New Jersey is in the process of creating a Highlands preservation area in the northern part of the state, modeled on the Pinelands in the south. The plan has, unsurprisingly, run into opposition from residents who charge that it undermines their property rights. This isn't a group that I have the most sympathy for. But I can't approve of the joke of a public involvement process that seems to be offered:

The public comment rules are strict: each person is allotted three minutes and council members usually decline to respond.

"This bill is long, the DEP rules are 250 pages, and we're supposed to respond in three minutes? I don't think so," said Deborah Post after being cut off at the council's Dec. 1 meeting. Post, who owns 68 acres in Chester Township in the preservation area, is also part of the citizens' group.

The public comments rules exist so meetings can be kept to a reasonable length, Chairman John Weingart said.

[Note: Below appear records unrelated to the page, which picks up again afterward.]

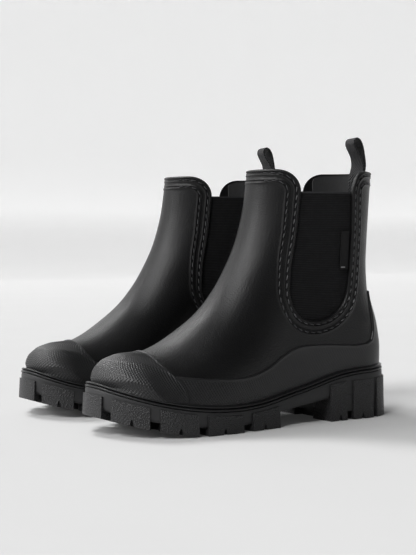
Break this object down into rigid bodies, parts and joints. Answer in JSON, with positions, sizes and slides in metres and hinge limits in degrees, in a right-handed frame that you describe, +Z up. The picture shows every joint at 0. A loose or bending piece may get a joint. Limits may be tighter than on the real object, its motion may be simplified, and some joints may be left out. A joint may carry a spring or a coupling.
{
  "type": "rubber rain boot pair",
  "caption": "Ankle-high rubber rain boots, a left and a right, with elastic side gores, pull loops and thick lugged soles.",
  "frame": {"origin": "on the ground, in the middle of the pair's bounding box", "axes": "+Z up, -X towards the toes, the left boot on the -Y side and the right boot on the +Y side"},
  "size_m": [0.275, 0.2354, 0.2344],
  "materials": {
    "matte_rubber": "matte moulded rubber",
    "textured_rubber": "hatched and knurled moulded rubber",
    "moulded_sole_rubber": "satin moulded rubber with stippled lugs",
    "ribbed_elastic": "ribbed woven elastic",
    "lining_textile": "knitted lining",
    "footbed_textile": "textile-faced foam",
    "twill_webbing": "twill webbing",
    "woven_label": "woven tape, blank",
    "fibre_board": "cellulose fibre board",
    "sole_foam": "expanded foam",
    "spring_steel": "rolled strip"
  },
  "bodies": {
    "left_boot": {"left_outsole": "moulded_sole_rubber", "left_welt": "moulded_sole_rubber", "left_filler": "sole_foam", "left_shank": "spring_steel", "left_insole_board": "fibre_board", "left_footbed": "footbed_textile", "left_upper": "matte_rubber", "left_lining": "lining_textile", "left_gore_outer": "ribbed_elastic", "left_gore_inner": "ribbed_elastic", "left_toe_cap": "textured_rubber", "left_foxing": "textured_rubber", "left_loop_anchor": "twill_webbing"},
    "left_loop": {"left_pull_loop": "twill_webbing"},
    "left_label": {"left_label": "woven_label"},
    "right_boot": {"right_outsole": "moulded_sole_rubber", "right_welt": "moulded_sole_rubber", "right_filler": "sole_foam", "right_shank": "spring_steel", "right_insole_board": "fibre_board", "right_footbed": "footbed_textile", "right_upper": "matte_rubber", "right_lining": "lining_textile", "right_gore_outer": "ribbed_elastic", "right_gore_inner": "ribbed_elastic", "right_toe_cap": "textured_rubber", "right_foxing": "textured_rubber", "right_loop_anchor": "twill_webbing"},
    "right_loop": {"right_pull_loop": "twill_webbing"},
    "right_label": {"right_label": "woven_label"}
  },
  "joints": [
    {"name": "left_loop_fold", "type": "hinge", "parent": "left_boot", "child": "left_loop", "pos_m": [0.1172, -0.067, 0.2042], "axis": [0, 1, 0], "range_deg": [-80, 40], "stiffness_Nm_per_rad": 0.004},
    {"name": "left_label_flip", "type": "hinge", "parent": "left_boot", "child": "left_label", "pos_m": [0.08355, -0.0993, 0.1395], "axis": [0, -0.0612, 0.9981], "range_deg": [0, 70], "stiffness_Nm_per_rad": 0.00005},
    {"name": "right_loop_fold", "type": "hinge", "parent": "right_boot", "child": "right_loop", "pos_m": [0.1172, 0.067, 0.2042], "axis": [0, 1, 0], "range_deg": [-80, 40], "stiffness_Nm_per_rad": 0.004},
    {"name": "right_label_flip", "type": "hinge", "parent": "right_boot", "child": "right_label", "pos_m": [0.08355, 0.0993, 0.1395], "axis": [0, -0.0612, -0.9981], "range_deg": [0, 70], "stiffness_Nm_per_rad": 0.00005},
    {"name": "right_boot_lift", "type": "slide", "parent": "left_boot", "child": "right_boot", "axis": [0, 0, 1], "range_m": [0, 0.3]}
  ]
}
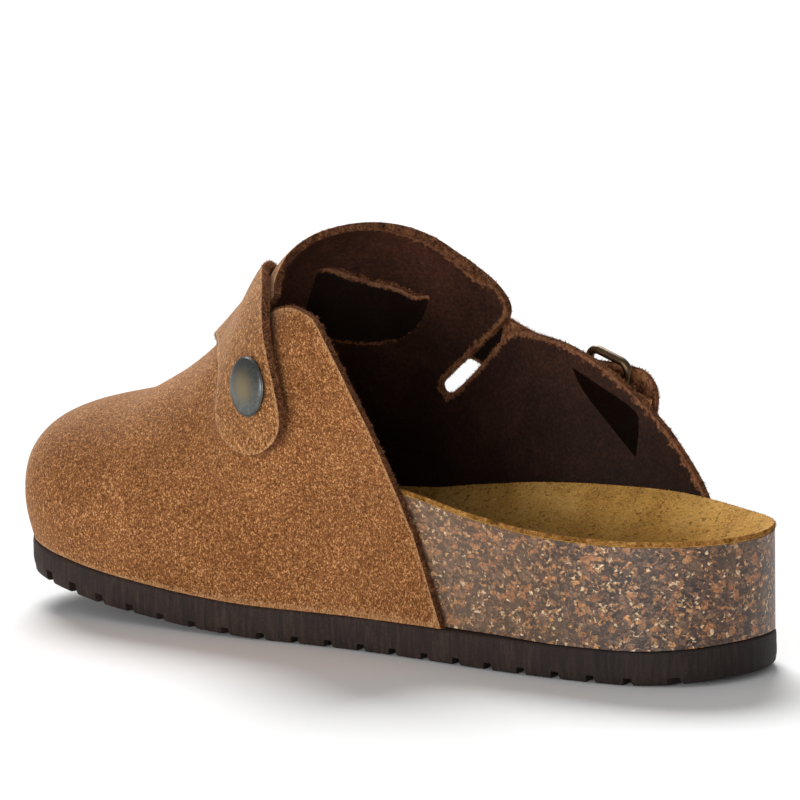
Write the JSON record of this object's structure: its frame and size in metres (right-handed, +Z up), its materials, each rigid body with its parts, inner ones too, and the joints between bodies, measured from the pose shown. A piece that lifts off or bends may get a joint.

The lack of response may be unsatisfying to the residents, but council members say they are listening.

As is too often the case in environmental planning, the planners approach the community in an extremely top-down fashion. Public input is carefully circumscribed -- comment only at this time, in this fashion -- to suit the convenience, and the need for efficiency, of the planners. The planners offer assurances that they are listening. But those assurances are empty without any basis of trust. The planners feel no obligation to engage with the concerns of residents, or to show that they understand those concerns. At best, the public hearings satisfy the letter of the requirement that public input be allowed -- thus allowing the planners to tell themselves they're not tyrants -- and enable a bit of venting on the part of unhappy residents. At worst, such a constricted public participation process serves to make sure that laypeople know their place. And it shows that the planners don't think (and they may well be right) there's anything that residents can do to resist the plan, and thus there's no need for them to win over residents, except perhaps in a very didactic way.